Inert Gas Distribution System
20. (1) The inert gas distribution system, together with the cargo
tank venting system, where applicable, has to provide:
- means of delivering inert gas to the cargo tanks during
discharge, de-ballasting and tank cleaning operations, and for
topping up the pressure of gas in the tank;
- means of venting tank gases to atmosphere during cargo
loading and ballasting;
- additional inlet or outlet points for inerting, purging and
gas-freeing;
- means of isolating individual tanks from the inert gas main
for gas-freeing (see paragraph 24(2)(d);
- means of protecting tanks from excessive pressure or vacuum.

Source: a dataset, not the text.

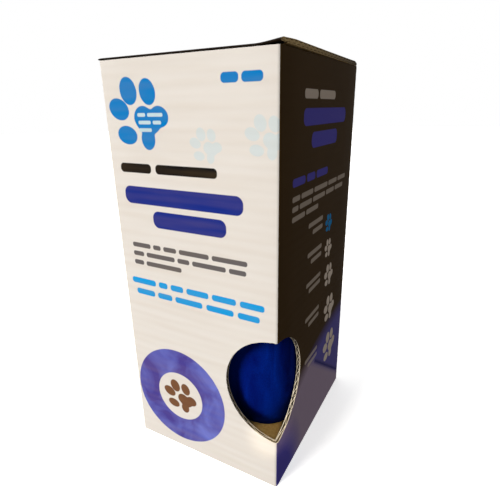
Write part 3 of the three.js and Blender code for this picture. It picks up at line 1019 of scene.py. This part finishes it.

(2) A large variety of designs and operational procedures may be used
to meet these interrelated requirements; section 21 considers some of
the major design options and their more important operational
consequences; Part V gives further advice on operational precautions.
Design Considerations for Valves and Pipework in Inert Gas Systems
21. (1) The flue gas uptake point should be such that the gas is not
too hot for the scrubber or does not cause hard deposits on the flue gas
isolating valves; it should not be so close to the uptake outlet that
air can be drawn into the system; when boilers are fitted with rotary
air heaters, the offtake point should be before the air heater inlet.
(2) The materials used for flue gas isolating valves should take into
account the temperature of gas at the offtake; cast iron is acceptable
for temperatures below 220 degrees Celsius; valves exposed to a
temperature exceeding 220 degrees Celsius should be made from a material
not only compatible with the temperature, but also resistant to the
corrosive effect of stagnant flue gases.
(3) Flue gas isolating valves should be provided with facilities to
keep the seatings clear of soot, unless the valve is designed to close
with a seat cleaning action; flue gas isolating valves should also be
provided with air sealing arrangements.
(4) If expansion bellows are considered necessary, they should have a
smooth internal sleeve and preferably be mounted so that the gas flows
through them vertically; they should be constructed of material
resistant to stagnant damp acidic soot.
(5) The pipework between the flue gas isolating valve and the
scrubber should be made from heavy gauge steel, resistant to corrosion
and arranged without unnecessary bends and branches so as to prevent the
accumulation of damp acidic soot.
(6) The inlet piping to the scrubber should be so arranged as to
permit positive isolation from the flue gases before the scrubber is gas
freed for entry for maintenance purposes; this may be accomplished by
the removal of a suitable length of pipe section and blanking, by
spectacle flanges or by a water seal that would prevent any leakage of
gas from the boiler when the flue gas isolating valve is shut and the
scrubber is opened for inspection and maintenance; in the event that the
drainage of the water seal is itself required for inspection purposes,
then isolation should be achieved either by removal of the suitable
lengths of pipe sections and blanking, or by the use of spectacle
flanges.
(7) The gas outlet piping from the scrubber to the blowers and
recirculating lines should be made from steel suitably coated
internally.
(8) Suitable isolating arrangements should be incorporated in the
inlet and outlet blower to permit safe overhaul and maintenance, while
the inert gas system uses the other blower.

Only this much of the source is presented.